After Rev. Koepsel presented his research and plan before the city’s commissioner, it was duly received and filed.
Long Beach today is fairly thoroughly developed, and the need for new street names rarely occurs.
The city’s municipal code has generally given the power to name streets to the Planning Commission, according to Rick De La Torre, spokesman for the Department of Development Services. In some instances, the Department of Public Works has submitted proposals to the City Council as a part of a development’s tract map approval process.
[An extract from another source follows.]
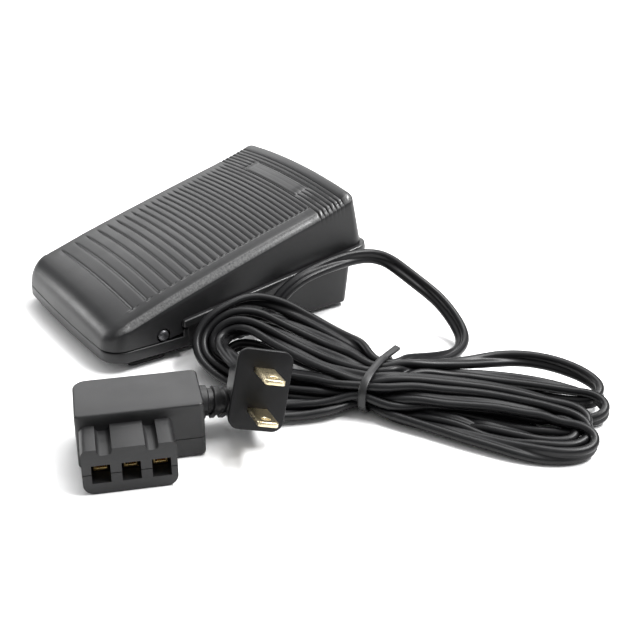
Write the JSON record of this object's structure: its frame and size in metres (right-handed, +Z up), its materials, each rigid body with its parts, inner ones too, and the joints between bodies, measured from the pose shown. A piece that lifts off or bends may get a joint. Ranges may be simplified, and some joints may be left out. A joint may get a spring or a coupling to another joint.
{
  "type": "sewing machine foot control",
  "caption": "Black rocking foot control for a sewing machine with a ribbed treadle, flat cords wound in a tied hank, a machine connector and a mains plug.",
  "frame": {"origin": "on the floor under the middle of the pedal's outline", "axes": "+Z up, +Y towards the high end of the treadle, +X the side the cord leaves from"},
  "size_m": [0.2092, 0.1619, 0.048],
  "materials": {
    "base_housing": "satin moulded plastic",
    "rubber_foot_front_right": "matt",
    "rubber_foot_front_left": "matt",
    "rubber_foot_rear_right": "matt",
    "rubber_foot_rear_left": "matt",
    "housing_lid": "satin moulded plastic",
    "lid_screw_1": "plated",
    "lid_screw_2": "plated",
    "lid_screw_3": "plated",
    "lid_screw_4": "plated",
    "pivot_pin_right": "plated",
    "pivot_pin_left": "plated",
    "return_spring_right": "plated",
    "return_spring_left": "plated",
    "plunger_spring": "plated",
    "resistor_plate": "fired",
    "control_board": "solder resist",
    "board_screw_1": "plated",
    "board_screw_2": "plated",
    "board_screw_3": "plated",
    "board_screw_4": "plated",
    "heat_sink": "plain",
    "triac": "moulded epoxy",
    "suppressor_capacitor": "dipped",
    "choke_coil": "enamelled winding",
    "terminal_block": "natural nylon",
    "cord_clamp": "natural nylon",
    "clamp_screw_1": "plated",
    "clamp_screw_2": "plated",
    "pedal_cord_boot": "matt",
    "pedal_cord": "soft plastic sheath",
    "connector_upper_shell": "fine texture",
    "connector_lower_shell": "fine texture",
    "connector_contact_1": "bright",
    "connector_contact_2": "bright",
    "connector_contact_3": "bright",
    "connector_screw_1": "plated",
    "connector_screw_2": "plated",
    "connector_boot": "soft plastic",
    "connector_cord_upper": "soft plastic sheath",
    "connector_cord_lower": "soft plastic sheath",
    "plug_body": "soft plastic",
    "plug_blade_upper": "bright",
    "plug_blade_lower": "bright",
    "plug_boot": "soft plastic",
    "plug_cord": "soft plastic sheath",
    "cord_hank": "soft plastic sheath",
    "cord_tie": "soft plastic",
    "treadle_cover": "satin moulded plastic",
    "actuator_plunger": "natural nylon",
    "wiper_contact": "bright"
  },
  "bodies": {
    "base": {"base_housing": "base_housing", "rubber_foot_front_right": "rubber_foot_front_right", "rubber_foot_front_left": "rubber_foot_front_left", "rubber_foot_rear_right": "rubber_foot_rear_right", "rubber_foot_rear_left": "rubber_foot_rear_left", "housing_lid": "housing_lid", "lid_screw_1": "lid_screw_1", "lid_screw_2": "lid_screw_2", "lid_screw_3": "lid_screw_3", "lid_screw_4": "lid_screw_4", "pivot_pin_right": "pivot_pin_right", "pivot_pin_left": "pivot_pin_left", "return_spring_right": "return_spring_right", "return_spring_left": "return_spring_left", "plunger_spring": "plunger_spring", "resistor_plate": "resistor_plate", "control_board": "control_board", "board_screw_1": "board_screw_1", "board_screw_2": "board_screw_2", "board_screw_3": "board_screw_3", "board_screw_4": "board_screw_4", "heat_sink": "heat_sink", "triac": "triac", "suppressor_capacitor": "suppressor_capacitor", "choke_coil": "choke_coil", "terminal_block": "terminal_block", "cord_clamp": "cord_clamp", "clamp_screw_1": "clamp_screw_1", "clamp_screw_2": "clamp_screw_2", "pedal_cord_boot": "pedal_cord_boot", "pedal_cord": "pedal_cord", "connector_upper_shell": "connector_upper_shell", "connector_lower_shell": "connector_lower_shell", "connector_contact_1": "connector_contact_1", "connector_contact_2": "connector_contact_2", "connector_contact_3": "connector_contact_3", "connector_screw_1": "connector_screw_1", "connector_screw_2": "connector_screw_2", "connector_boot": "connector_boot", "connector_cord_upper": "connector_cord_upper", "connector_cord_lower": "connector_cord_lower", "plug_body": "plug_body", "plug_blade_upper": "plug_blade_upper", "plug_blade_lower": "plug_blade_lower", "plug_boot": "plug_boot", "plug_cord": "plug_cord", "cord_hank": "cord_hank", "cord_tie": "cord_tie"},
    "treadle": {"treadle_cover": "treadle_cover"},
    "plunger": {"actuator_plunger": "actuator_plunger", "wiper_contact": "wiper_contact"}
  },
  "joints": [
    {"name": "treadle_tilt", "type": "hinge", "parent": "base", "child": "treadle", "pos_m": [0, -0.0331, 0.0105], "axis": [-1, 0, 0], "range_deg": [0, 8.3], "stiffness_Nm_per_rad": 3, "springref_deg": -5.73, "deforming": ["return_spring_right", "return_spring_left"]},
    {"name": "plunger_slide", "type": "slide", "parent": "base", "child": "plunger", "axis": [0, 0, -1], "range_m": [0, 0.0063], "stiffness_N_per_m": 60, "springref_m": -0.01, "deforming": ["plunger_spring"]}
  ],
  "couplings": [
    {"joint": "plunger_slide", "follows": "treadle_tilt", "m_per_rad": 0.0425}
  ]
}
An example of this, said De La Torre, was when the McDonnell Douglas Corp. suggested names for its Douglas Park Development project to honor those who were involved in the design, production or testing of aircraft and products on the site.
And so, among the city’s newest street names, we now have some streets that may become answers to future street trivia questions, including:
Brizendine Avenue, named for John C. Brizendine, a former McDonnell Douglas president before retiring in 1982 after 34 years with the company.
Bayer Avenue, for Harold Bayer, who worked for Douglas and McDonnell for 42 years, retiring as vice president of product support in 1981.
Worsham Avenue, for James E. Worsham, a former president of Douglas.
McGowen Street, for Jackson McGowen, former president of the aircraft division of Douglas and later McDonnell Douglas, who worked on the DC-6 through DC-10 aircraft.
Schaufele Avenue, for Roger Schaufele, an aeronautical engineer at Douglas who was the aerodynamicist on the DC-8, DC-9 and DC-10 programs.